The simple fact as seen in a longer-run view, inflation has fallen greatly. Whether you start from its peak at 5.6% in February 2022 or 4.2% when the Fed raised rates to the current level, core PCE inflation—which is on track to deliver a 2.6% year-on-year read for May 2024—is most of the way back to 2%.

Overreacting to Inflation While the Labor Market Cools

The inflation outlook is pointing towards further cooling. Rent and owner’s equivalent rent now accounts for nearly two-thirds of the excess of core PCE inflation above 2%, which should mechanically follow the much softer new tenant rent indices. The uncertainty there is about when exactly that softening will trickle through to measured inflation, not about the underlying dynamic. Auto prices, which were actually firm in May, are likely to contribute more to disinflation in the coming months given trends in private data on car prices.

Obviously, inflation is not at 2 percent, but the steady and significant progress in core PCE inflation should be enough for the Fed to start backing away. As Powell and other Committee members have repeatedly said, the Fed should not wait until inflation is literally at 2% to cut. The threshold for cuts over the next few months should not be very high. As Powell said in his interview with 60 minutes earlier this year:

“We just want to see more good data along those lines. It doesn’t need to be better than what we’ve seen [in the latter half of 2023], or even as good. It just needs to be good. And so, we do expect to see that.”

Other Points Supporting the Easing of the Economic Brakes . . .

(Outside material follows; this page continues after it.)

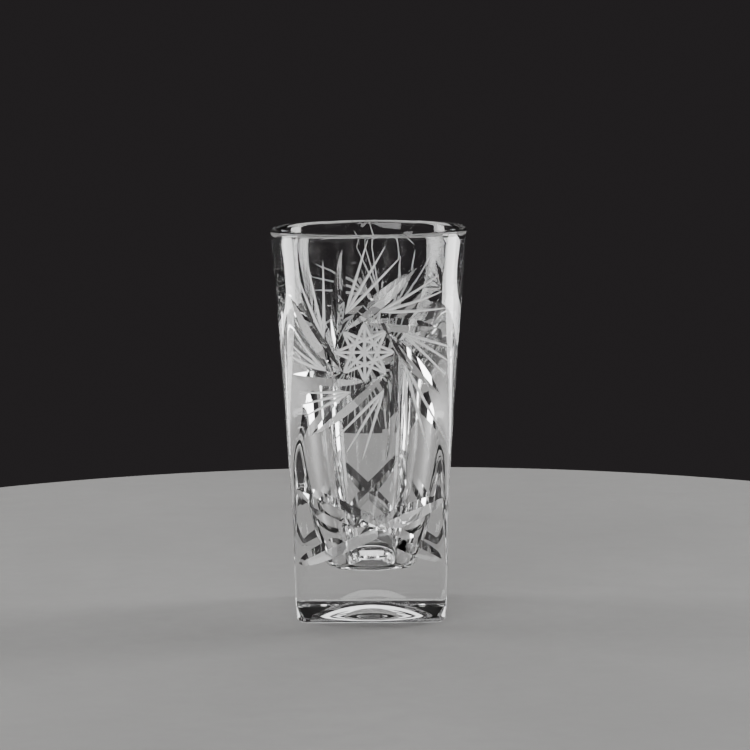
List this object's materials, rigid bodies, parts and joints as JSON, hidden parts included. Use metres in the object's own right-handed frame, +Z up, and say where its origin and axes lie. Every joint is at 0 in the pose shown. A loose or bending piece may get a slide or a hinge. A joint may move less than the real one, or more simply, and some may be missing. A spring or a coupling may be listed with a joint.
{
  "type": "shot glass",
  "caption": "Tall cut crystal shot glass with a heavy square foot, sides that soften into a nearly round rim, a round bowl, pinwheel cuts front and back and crossed cuts low on every side.",
  "frame": {"origin": "centre of the foot's underside, in the plane that the glass stands on", "axes": "+Z up along the glass's own axis; -Y is the front side, with a pinwheel; +Y is the back, with the same pinwheel; +X and -X are the plain sides"},
  "size_m": [0.0432, 0.0432, 0.086],
  "materials": {
    "crystal": "clear polished crystal, with fine matte cut lines"
  },
  "bodies": {
    "root": {"glass_body": "crystal"}
  },
  "joints": []
}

  • Labor Market is softening
  • Wage Growth has been Falling

It is entirely possible that year-on-year core PCE inflation readings stall out or even rise slightly over the next few months, even with good month over month prints (as the Fed’s new inflation projections would imply) due to the base effects from low inflation prints in the back half of last year. It would be a small increase in the longer-run context of inflation, and in the greater context of the inflation trajectory, this should not spook the Fed. Moreover, to the extent that rising year-on-year measures reflect base effects from low inflation prints last year, the Fed should not overreact to those months’ base effects (after all, they promised not to overreact when we got those months’ low inflation prints).